▶ [Problem]
Give back, exactly as it appears, the run of lines opening with the one containing "const cover = new" and closing with the one containing "cad_parts[node].hide_render = cad_parts[node].hide_viewport". Nothing outside that run should appear.

Source data
○ ○ ○ ○ ○ ○ ○
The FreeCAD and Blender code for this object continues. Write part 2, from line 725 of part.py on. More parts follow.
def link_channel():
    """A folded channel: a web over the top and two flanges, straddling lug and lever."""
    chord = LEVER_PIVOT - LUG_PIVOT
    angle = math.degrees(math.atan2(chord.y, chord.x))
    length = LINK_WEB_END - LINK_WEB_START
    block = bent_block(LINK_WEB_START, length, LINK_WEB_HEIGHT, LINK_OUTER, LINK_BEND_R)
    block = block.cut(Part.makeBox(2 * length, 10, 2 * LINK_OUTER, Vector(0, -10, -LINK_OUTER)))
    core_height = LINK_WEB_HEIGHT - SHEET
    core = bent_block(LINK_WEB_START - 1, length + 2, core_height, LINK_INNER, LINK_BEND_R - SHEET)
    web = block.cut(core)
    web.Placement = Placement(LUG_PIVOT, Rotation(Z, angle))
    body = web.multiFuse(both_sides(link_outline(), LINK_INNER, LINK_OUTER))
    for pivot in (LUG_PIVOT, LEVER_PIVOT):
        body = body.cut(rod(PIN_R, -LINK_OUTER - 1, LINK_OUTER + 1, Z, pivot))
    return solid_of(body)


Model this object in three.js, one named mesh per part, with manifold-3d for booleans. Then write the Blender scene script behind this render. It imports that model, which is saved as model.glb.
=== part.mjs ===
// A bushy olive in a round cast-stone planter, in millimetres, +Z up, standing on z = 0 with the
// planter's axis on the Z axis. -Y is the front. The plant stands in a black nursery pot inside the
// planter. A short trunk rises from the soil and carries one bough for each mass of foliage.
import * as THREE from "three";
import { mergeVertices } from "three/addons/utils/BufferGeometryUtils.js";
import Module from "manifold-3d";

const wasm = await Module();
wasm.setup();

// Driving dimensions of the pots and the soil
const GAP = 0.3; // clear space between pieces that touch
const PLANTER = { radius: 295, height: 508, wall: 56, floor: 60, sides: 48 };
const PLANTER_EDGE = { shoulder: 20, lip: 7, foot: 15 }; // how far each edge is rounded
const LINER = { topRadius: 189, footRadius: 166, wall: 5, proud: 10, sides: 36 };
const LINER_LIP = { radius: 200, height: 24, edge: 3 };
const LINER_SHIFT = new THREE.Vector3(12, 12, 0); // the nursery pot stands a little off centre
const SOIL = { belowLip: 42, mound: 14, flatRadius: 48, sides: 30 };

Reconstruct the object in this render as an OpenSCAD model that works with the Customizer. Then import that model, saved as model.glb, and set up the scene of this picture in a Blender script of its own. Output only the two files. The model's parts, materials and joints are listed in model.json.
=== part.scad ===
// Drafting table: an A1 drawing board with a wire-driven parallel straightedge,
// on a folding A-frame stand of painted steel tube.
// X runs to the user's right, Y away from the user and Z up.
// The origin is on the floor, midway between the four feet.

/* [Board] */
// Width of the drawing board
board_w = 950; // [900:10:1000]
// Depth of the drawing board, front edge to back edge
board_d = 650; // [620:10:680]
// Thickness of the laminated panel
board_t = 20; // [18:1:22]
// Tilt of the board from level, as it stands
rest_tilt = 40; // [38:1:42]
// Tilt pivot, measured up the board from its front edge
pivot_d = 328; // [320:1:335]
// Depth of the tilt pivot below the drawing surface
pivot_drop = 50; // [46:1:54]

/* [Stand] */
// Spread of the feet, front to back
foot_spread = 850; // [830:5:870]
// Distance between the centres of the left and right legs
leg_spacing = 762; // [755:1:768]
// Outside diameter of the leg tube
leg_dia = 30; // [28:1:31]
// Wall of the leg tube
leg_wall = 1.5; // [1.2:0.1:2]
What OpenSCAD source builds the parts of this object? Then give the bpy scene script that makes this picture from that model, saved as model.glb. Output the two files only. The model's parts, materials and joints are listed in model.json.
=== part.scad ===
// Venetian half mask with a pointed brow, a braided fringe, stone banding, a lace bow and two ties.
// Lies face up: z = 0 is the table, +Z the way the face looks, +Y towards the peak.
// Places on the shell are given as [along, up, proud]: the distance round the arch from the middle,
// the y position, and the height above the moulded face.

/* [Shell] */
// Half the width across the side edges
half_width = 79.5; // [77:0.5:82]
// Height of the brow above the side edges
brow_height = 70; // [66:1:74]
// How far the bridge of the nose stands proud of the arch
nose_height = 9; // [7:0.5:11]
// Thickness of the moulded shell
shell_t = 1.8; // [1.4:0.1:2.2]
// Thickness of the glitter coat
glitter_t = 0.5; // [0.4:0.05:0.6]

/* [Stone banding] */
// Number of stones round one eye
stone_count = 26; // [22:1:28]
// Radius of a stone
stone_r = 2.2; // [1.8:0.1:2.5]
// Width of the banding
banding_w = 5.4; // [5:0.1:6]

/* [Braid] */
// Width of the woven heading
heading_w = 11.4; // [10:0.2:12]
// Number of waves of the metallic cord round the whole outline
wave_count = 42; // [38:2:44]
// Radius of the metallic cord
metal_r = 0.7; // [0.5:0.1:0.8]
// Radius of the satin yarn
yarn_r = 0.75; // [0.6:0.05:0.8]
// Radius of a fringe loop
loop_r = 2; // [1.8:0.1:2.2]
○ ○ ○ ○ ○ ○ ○
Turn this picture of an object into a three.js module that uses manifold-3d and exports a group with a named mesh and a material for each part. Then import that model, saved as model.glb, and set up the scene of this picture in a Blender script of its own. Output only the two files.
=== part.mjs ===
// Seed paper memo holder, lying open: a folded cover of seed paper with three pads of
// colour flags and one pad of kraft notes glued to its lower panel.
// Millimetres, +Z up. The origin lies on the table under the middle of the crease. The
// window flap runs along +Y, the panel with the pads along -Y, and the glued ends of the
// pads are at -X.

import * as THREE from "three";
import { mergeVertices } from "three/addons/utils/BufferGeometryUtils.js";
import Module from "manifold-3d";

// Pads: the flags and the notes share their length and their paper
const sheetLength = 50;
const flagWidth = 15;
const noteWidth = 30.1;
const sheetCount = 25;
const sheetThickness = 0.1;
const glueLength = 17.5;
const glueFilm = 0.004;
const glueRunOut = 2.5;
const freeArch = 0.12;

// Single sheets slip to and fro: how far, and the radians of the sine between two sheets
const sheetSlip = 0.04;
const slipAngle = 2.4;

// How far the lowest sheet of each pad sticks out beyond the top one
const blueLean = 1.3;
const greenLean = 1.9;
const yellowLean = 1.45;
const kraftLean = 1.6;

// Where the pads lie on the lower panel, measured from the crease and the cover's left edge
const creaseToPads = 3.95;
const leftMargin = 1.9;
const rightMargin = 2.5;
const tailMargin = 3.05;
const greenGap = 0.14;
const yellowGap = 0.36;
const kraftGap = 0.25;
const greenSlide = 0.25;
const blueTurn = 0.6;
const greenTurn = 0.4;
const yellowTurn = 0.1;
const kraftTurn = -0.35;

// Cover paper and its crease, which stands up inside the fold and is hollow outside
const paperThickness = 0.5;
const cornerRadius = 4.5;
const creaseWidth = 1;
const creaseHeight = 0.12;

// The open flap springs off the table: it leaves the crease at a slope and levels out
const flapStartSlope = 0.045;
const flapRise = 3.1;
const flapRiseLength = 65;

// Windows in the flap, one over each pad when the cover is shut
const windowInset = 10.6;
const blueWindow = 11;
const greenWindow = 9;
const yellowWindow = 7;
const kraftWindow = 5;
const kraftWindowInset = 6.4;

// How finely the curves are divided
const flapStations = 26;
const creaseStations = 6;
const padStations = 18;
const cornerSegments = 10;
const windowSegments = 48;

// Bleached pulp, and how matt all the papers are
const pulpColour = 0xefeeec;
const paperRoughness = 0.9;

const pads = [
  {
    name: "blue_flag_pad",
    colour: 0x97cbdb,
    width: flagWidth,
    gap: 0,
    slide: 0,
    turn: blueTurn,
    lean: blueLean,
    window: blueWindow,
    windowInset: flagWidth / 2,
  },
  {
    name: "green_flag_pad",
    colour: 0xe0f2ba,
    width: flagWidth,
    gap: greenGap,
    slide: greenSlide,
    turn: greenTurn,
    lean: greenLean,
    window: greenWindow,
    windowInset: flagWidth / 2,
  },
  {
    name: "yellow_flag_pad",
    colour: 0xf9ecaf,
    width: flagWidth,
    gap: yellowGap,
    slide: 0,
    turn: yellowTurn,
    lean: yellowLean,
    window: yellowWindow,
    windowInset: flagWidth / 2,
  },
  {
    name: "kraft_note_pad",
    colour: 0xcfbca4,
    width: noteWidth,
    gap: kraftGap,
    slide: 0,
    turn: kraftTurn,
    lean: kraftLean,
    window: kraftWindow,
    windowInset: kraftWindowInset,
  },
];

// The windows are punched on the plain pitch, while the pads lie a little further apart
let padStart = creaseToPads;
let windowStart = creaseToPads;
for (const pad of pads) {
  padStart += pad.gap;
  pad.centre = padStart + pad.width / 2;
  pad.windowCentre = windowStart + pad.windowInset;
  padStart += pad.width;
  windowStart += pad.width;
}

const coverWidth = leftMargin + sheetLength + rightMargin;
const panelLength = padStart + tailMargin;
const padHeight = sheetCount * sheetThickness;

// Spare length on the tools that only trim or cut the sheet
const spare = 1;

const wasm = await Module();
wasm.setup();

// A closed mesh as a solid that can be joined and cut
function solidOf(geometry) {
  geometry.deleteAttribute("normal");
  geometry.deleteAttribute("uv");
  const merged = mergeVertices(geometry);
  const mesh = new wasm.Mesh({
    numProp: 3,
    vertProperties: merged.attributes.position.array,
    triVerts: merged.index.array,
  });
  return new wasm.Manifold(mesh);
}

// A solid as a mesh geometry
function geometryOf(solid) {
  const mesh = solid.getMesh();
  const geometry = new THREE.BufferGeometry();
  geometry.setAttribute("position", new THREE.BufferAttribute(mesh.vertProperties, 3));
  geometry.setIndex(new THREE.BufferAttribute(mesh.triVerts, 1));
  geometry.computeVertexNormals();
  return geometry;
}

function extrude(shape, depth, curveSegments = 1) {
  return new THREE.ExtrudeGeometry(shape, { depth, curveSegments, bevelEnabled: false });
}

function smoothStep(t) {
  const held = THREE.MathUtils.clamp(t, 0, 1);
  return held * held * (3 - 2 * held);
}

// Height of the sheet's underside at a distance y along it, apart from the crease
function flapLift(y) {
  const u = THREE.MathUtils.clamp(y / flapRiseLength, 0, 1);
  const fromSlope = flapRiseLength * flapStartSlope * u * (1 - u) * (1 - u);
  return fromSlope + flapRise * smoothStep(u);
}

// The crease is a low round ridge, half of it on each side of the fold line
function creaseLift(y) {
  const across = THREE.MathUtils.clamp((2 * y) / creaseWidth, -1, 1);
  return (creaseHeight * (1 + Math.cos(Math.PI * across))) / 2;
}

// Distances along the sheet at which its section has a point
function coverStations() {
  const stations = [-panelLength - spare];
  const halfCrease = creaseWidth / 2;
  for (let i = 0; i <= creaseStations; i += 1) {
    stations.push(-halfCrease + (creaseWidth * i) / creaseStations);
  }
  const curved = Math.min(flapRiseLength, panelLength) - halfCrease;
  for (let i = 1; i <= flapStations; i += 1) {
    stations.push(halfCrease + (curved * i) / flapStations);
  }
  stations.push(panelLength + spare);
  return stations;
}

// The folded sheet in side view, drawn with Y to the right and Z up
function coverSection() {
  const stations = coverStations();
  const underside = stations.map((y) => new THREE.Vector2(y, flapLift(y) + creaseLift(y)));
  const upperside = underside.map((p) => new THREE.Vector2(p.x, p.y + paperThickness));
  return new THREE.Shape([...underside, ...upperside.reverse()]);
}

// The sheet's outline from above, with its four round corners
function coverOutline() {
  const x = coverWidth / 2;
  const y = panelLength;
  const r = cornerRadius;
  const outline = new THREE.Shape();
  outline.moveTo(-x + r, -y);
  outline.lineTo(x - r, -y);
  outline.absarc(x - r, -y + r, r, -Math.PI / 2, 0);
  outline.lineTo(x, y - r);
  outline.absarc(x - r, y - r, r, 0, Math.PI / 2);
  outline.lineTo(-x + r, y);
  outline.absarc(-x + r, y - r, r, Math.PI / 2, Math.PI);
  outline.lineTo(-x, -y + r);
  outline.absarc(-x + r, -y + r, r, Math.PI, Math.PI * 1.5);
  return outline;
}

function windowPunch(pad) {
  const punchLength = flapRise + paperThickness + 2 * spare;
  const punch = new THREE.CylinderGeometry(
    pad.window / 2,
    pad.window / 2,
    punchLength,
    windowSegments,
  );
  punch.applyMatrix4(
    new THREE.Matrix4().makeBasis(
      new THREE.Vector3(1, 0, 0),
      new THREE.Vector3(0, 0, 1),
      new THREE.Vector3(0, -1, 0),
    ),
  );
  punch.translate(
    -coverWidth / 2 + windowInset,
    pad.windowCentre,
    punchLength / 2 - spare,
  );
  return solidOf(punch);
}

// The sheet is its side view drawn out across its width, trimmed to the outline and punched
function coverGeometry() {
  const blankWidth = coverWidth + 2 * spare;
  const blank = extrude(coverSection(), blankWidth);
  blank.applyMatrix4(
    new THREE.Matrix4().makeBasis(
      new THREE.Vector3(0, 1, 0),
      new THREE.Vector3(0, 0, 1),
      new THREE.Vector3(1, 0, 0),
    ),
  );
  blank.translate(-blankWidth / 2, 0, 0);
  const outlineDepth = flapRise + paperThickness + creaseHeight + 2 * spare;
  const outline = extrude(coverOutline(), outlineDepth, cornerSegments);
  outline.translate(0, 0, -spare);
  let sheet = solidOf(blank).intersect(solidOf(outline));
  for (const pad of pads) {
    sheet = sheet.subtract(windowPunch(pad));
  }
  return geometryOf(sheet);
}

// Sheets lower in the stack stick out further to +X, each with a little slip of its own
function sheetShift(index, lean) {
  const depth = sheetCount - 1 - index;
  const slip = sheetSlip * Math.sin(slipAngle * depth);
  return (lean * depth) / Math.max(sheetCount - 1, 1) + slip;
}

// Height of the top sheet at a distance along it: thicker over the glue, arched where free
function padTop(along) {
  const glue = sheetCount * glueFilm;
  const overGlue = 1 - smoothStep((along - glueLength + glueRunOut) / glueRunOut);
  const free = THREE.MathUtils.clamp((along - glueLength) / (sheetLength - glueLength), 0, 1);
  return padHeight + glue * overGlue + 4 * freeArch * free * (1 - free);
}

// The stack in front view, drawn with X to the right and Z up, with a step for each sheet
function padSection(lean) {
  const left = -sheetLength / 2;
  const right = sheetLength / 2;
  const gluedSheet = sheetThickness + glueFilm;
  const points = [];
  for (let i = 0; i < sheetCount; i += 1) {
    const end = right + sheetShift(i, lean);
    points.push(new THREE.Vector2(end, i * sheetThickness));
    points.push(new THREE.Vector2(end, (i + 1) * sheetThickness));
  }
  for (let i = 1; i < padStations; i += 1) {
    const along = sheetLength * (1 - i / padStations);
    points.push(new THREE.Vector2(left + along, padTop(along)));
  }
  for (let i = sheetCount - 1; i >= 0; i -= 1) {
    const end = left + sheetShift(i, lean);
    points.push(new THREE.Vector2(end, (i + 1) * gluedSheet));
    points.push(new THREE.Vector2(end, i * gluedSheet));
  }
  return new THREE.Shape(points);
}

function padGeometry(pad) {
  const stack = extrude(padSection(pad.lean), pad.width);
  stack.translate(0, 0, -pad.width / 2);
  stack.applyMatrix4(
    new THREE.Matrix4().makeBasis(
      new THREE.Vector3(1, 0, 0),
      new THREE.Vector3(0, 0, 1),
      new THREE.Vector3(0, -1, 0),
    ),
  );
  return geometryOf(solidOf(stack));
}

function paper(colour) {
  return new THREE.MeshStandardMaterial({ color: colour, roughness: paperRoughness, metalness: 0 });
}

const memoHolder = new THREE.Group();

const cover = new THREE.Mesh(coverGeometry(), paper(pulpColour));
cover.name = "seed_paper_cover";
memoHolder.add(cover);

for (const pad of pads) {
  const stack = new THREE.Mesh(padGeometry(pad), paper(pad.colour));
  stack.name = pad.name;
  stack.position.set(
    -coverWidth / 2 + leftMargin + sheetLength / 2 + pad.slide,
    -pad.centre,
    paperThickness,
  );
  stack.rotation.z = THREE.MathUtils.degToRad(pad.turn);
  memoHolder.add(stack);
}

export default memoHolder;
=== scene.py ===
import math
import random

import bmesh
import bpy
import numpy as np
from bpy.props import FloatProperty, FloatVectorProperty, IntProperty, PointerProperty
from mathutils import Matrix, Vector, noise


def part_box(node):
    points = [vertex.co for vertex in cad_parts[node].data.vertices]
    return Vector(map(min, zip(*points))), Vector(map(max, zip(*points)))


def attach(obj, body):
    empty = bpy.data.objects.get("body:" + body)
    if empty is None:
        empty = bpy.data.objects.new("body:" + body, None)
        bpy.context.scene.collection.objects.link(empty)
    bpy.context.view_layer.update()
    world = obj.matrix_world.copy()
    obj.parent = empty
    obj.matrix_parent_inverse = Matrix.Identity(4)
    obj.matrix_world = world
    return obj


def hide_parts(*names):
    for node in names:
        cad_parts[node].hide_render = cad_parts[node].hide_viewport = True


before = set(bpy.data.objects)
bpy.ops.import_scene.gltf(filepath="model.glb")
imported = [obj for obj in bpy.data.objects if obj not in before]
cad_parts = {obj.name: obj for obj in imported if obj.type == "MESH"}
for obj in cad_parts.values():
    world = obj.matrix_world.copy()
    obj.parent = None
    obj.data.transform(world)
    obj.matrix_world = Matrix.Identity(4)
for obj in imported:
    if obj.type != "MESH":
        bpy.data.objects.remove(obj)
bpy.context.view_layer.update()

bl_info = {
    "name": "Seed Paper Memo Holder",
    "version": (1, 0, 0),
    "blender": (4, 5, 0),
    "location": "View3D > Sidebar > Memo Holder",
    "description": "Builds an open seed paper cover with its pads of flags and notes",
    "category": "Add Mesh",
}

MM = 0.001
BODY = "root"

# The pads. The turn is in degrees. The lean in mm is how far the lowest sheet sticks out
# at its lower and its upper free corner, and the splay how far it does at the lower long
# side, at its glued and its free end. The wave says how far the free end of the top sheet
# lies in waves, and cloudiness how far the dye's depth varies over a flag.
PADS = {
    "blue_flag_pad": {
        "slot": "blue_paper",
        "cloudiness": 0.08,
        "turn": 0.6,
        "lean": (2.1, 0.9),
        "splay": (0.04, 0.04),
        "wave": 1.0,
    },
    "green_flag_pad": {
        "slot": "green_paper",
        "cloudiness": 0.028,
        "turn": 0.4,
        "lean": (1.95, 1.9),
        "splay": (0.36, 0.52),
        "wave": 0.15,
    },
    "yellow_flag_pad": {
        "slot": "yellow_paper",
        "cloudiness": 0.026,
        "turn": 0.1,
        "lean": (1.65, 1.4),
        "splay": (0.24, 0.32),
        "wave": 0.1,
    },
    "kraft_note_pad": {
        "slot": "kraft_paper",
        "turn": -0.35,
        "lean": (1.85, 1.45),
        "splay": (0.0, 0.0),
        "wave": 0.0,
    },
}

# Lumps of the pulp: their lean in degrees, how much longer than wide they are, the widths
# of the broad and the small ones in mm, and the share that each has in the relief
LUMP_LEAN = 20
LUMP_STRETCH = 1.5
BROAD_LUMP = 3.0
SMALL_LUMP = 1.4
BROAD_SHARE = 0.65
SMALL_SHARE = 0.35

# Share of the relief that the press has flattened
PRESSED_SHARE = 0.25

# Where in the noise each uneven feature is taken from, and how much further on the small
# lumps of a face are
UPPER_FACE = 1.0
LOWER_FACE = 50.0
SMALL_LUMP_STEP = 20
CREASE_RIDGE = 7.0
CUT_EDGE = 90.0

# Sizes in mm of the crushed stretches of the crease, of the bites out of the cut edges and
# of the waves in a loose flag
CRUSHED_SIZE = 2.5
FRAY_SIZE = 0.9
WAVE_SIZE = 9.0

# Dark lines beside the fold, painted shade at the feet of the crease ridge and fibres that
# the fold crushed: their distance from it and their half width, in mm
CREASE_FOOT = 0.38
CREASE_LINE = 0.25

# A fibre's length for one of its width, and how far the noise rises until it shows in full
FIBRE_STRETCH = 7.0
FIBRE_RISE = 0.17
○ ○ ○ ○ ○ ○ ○
▶ [Output below]
const cover = new THREE.Mesh(coverGeometry(), paper(pulpColour));
cover.name = "seed_paper_cover";
memoHolder.add(cover);

for (const pad of pads) {
  const stack = new THREE.Mesh(padGeometry(pad), paper(pad.colour));
  stack.name = pad.name;
  stack.position.set(
    -coverWidth / 2 + leftMargin + sheetLength / 2 + pad.slide,
    -pad.centre,
    paperThickness,
  );
  stack.rotation.z = THREE.MathUtils.degToRad(pad.turn);
  memoHolder.add(stack);
}

export default memoHolder;
=== scene.py ===
import math
import random

import bmesh
import bpy
import numpy as np
from bpy.props import FloatProperty, FloatVectorProperty, IntProperty, PointerProperty
from mathutils import Matrix, Vector, noise


def part_box(node):
    points = [vertex.co for vertex in cad_parts[node].data.vertices]
    return Vector(map(min, zip(*points))), Vector(map(max, zip(*points)))


def attach(obj, body):
    empty = bpy.data.objects.get("body:" + body)
    if empty is None:
        empty = bpy.data.objects.new("body:" + body, None)
        bpy.context.scene.collection.objects.link(empty)
    bpy.context.view_layer.update()
    world = obj.matrix_world.copy()
    obj.parent = empty
    obj.matrix_parent_inverse = Matrix.Identity(4)
    obj.matrix_world = world
    return obj


def hide_parts(*names):
    for node in names:
        cad_parts[node].hide_render = cad_parts[node].hide_viewport = True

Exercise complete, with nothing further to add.